Scan the material that follows. Copy every line containing the word "this".

### Entries supplied
* * * * * * * * *
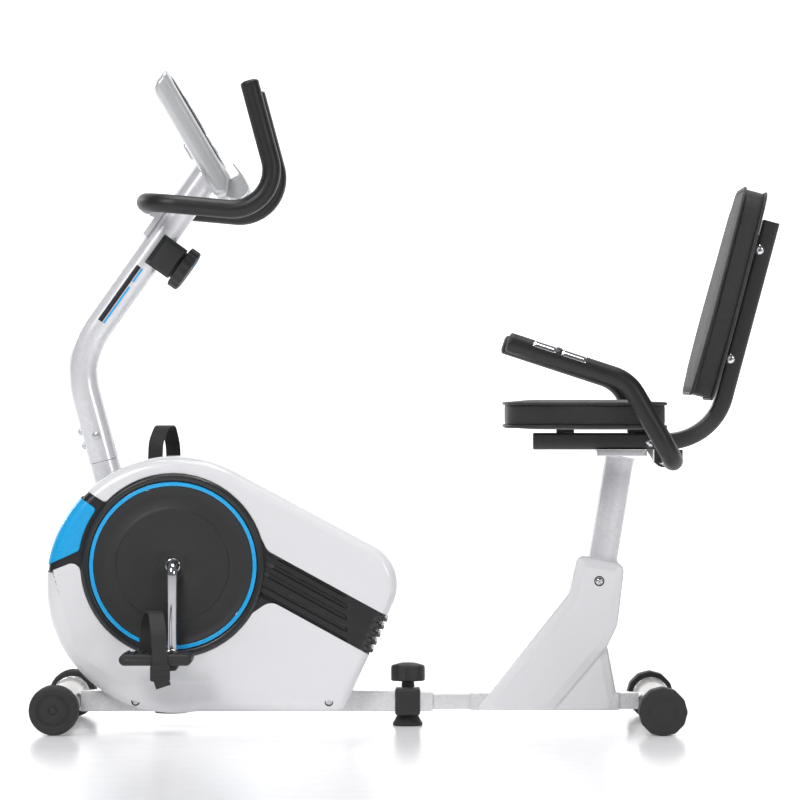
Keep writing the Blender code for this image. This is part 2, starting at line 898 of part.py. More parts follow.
* * * * * * * * *
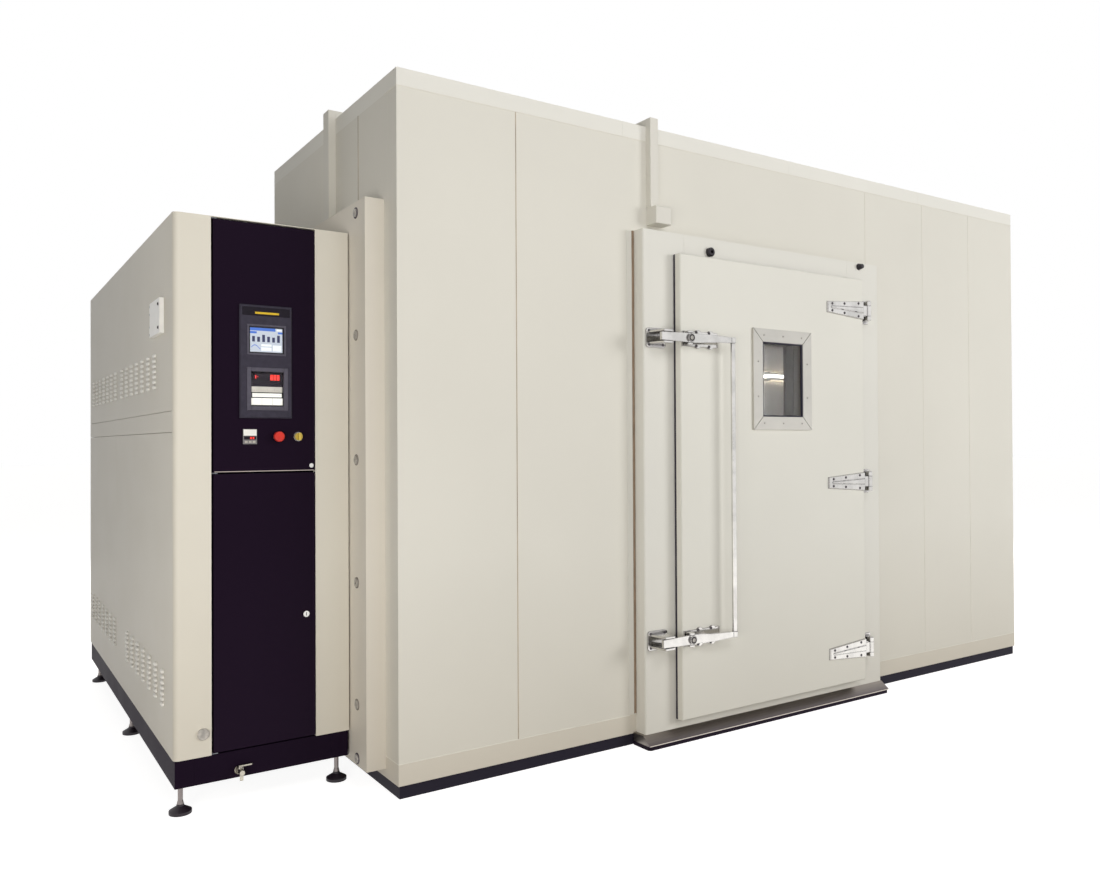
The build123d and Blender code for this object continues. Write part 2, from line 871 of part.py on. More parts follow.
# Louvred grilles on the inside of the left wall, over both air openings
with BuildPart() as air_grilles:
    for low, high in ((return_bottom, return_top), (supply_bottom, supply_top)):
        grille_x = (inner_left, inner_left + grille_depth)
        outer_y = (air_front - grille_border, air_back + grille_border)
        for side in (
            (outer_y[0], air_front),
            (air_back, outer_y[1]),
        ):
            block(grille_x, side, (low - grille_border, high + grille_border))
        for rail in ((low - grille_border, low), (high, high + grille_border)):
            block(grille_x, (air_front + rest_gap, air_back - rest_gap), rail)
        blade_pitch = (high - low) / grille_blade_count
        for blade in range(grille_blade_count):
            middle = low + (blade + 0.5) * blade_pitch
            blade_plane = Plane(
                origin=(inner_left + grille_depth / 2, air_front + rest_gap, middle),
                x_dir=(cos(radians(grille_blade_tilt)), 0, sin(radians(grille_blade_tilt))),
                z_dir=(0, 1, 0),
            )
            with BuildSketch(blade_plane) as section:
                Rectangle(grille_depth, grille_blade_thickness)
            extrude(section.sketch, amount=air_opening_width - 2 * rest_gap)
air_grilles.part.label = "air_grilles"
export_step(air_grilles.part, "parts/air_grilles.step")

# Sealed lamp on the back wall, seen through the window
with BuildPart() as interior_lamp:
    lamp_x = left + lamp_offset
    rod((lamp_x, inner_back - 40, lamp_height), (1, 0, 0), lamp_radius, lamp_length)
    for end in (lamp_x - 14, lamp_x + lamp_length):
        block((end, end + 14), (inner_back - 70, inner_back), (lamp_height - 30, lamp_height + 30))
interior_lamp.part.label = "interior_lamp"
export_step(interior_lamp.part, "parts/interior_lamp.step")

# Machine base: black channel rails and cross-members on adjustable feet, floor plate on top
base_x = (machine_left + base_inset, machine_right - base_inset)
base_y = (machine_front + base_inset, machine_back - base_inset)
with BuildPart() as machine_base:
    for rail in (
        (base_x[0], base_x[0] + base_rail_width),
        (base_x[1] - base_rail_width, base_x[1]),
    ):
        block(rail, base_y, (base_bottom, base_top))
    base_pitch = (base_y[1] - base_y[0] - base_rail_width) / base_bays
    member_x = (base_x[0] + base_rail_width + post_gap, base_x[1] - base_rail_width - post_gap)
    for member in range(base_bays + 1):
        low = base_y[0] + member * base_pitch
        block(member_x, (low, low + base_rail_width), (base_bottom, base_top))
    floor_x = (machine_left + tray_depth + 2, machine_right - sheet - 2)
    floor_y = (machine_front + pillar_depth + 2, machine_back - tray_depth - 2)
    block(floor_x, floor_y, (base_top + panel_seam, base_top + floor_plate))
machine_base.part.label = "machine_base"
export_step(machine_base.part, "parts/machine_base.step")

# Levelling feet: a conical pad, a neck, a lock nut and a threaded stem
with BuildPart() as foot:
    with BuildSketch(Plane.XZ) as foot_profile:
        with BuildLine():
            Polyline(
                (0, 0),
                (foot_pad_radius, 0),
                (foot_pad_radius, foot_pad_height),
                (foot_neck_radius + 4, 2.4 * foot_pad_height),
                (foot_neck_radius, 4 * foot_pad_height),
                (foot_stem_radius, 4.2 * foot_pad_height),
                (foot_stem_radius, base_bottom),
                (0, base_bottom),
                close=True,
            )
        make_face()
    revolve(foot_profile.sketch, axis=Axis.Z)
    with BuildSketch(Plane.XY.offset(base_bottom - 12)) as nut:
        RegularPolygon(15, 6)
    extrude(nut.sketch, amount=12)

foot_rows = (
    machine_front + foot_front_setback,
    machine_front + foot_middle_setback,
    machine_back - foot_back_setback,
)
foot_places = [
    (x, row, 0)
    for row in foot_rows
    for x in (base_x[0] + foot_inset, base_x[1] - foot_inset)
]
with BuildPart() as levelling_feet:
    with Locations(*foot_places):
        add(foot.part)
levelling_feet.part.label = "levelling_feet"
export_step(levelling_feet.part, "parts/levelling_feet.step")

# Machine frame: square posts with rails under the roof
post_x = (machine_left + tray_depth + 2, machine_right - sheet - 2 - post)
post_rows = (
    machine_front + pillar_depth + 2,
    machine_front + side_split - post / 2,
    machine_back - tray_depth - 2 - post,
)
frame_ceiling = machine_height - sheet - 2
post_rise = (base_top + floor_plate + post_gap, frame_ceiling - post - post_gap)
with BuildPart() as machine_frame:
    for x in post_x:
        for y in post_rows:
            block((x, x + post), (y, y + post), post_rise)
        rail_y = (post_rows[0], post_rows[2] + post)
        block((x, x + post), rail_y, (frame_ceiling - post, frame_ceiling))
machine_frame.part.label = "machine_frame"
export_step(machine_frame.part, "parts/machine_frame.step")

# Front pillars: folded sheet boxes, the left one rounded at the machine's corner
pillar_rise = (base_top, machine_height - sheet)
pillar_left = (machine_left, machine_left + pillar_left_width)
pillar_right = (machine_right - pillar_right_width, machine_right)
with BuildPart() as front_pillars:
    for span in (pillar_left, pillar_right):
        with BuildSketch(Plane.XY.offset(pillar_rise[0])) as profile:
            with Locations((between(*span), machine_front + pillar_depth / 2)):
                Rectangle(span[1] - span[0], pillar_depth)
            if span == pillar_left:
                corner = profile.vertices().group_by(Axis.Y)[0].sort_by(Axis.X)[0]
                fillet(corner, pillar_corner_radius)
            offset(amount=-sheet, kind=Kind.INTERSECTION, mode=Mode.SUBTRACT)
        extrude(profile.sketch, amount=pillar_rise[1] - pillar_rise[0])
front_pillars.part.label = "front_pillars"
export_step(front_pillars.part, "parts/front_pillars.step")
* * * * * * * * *
### Solution to the exercise
Keep writing the Blender code for this image. This is part 2, starting at line 898 of part.py. More parts follow.
The build123d and Blender code for this object continues. Write part 2, from line 871 of part.py on. More parts follow.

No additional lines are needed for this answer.